**GIVEN INSTRUCTION:** Keep every line where the word "this" appears; drop the rest.

**EXTRACTED MATERIAL:**
═══

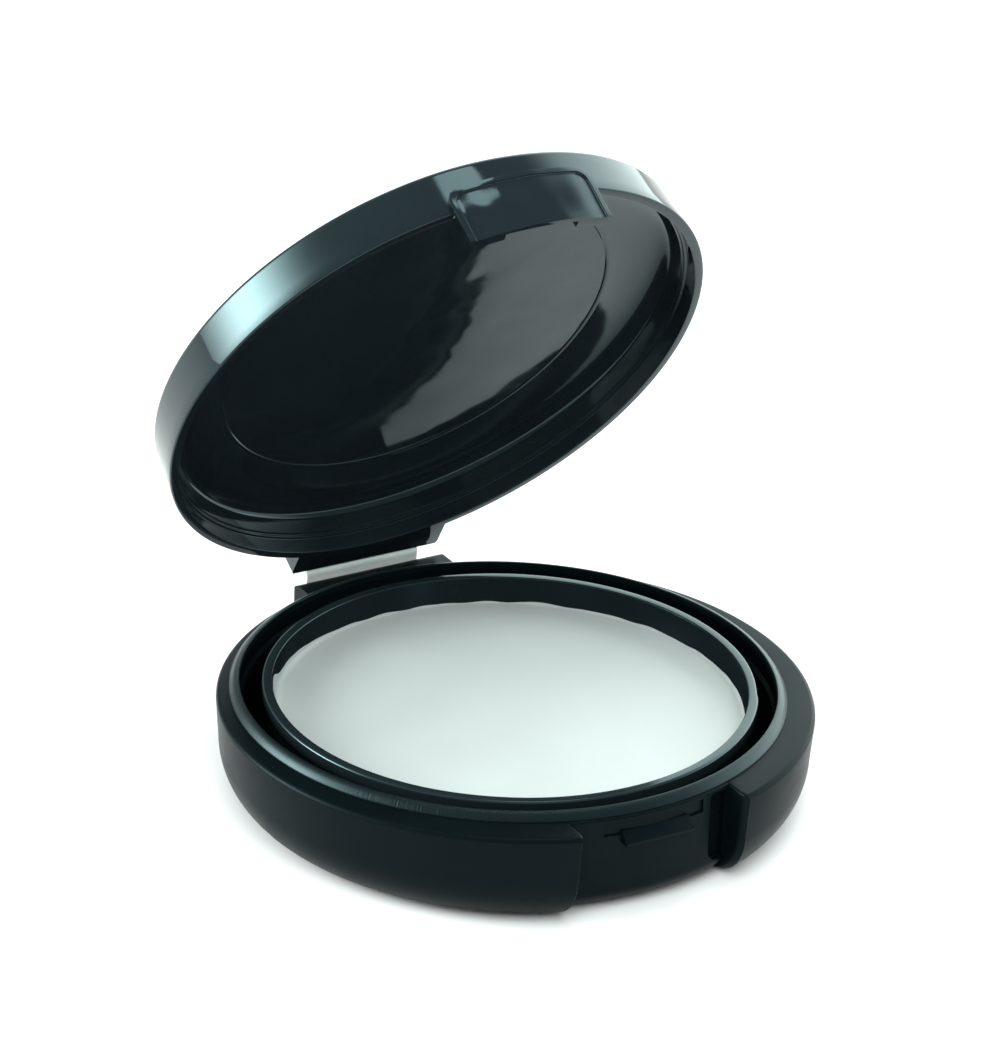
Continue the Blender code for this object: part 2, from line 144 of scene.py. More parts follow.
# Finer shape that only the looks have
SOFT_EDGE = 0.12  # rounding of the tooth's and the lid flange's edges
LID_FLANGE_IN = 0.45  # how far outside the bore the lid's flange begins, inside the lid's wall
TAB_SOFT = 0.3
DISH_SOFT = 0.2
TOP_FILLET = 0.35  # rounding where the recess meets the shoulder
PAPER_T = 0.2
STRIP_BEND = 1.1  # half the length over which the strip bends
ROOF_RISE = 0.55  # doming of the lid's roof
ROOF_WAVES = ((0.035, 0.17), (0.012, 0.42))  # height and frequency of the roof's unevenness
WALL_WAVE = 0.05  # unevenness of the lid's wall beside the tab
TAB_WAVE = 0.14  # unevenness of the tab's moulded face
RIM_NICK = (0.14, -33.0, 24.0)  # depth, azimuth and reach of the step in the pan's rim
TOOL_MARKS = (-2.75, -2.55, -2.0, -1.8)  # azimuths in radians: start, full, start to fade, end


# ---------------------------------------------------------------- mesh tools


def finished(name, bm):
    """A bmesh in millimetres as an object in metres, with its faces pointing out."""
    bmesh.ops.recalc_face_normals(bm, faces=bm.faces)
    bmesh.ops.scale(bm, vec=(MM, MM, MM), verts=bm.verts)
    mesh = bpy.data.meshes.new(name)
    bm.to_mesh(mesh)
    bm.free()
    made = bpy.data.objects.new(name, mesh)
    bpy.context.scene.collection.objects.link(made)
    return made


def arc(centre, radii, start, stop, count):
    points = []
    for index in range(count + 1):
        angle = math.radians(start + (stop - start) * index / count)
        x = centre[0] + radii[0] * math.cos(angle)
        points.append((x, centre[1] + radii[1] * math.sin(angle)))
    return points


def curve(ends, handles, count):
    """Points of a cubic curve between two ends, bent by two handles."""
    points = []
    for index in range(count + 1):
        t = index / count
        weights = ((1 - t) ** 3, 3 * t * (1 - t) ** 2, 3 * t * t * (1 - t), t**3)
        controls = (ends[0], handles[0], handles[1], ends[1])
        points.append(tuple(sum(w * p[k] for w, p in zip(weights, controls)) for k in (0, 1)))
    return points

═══

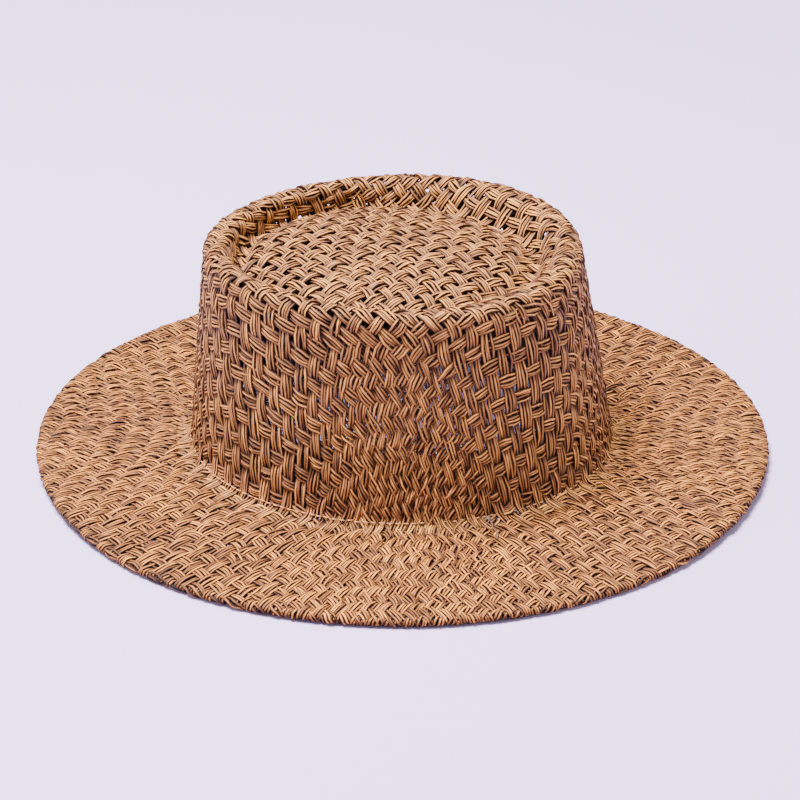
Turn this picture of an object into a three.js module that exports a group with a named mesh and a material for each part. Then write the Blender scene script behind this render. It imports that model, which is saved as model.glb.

═══

**RESULT:**
Continue the Blender code for this object: part 2, from line 144 of scene.py. More parts follow.
Turn this picture of an object into a three.js module that exports a group with a named mesh and a material for each part. Then write the Blender scene script behind this render. It imports that model, which is saved as model.glb.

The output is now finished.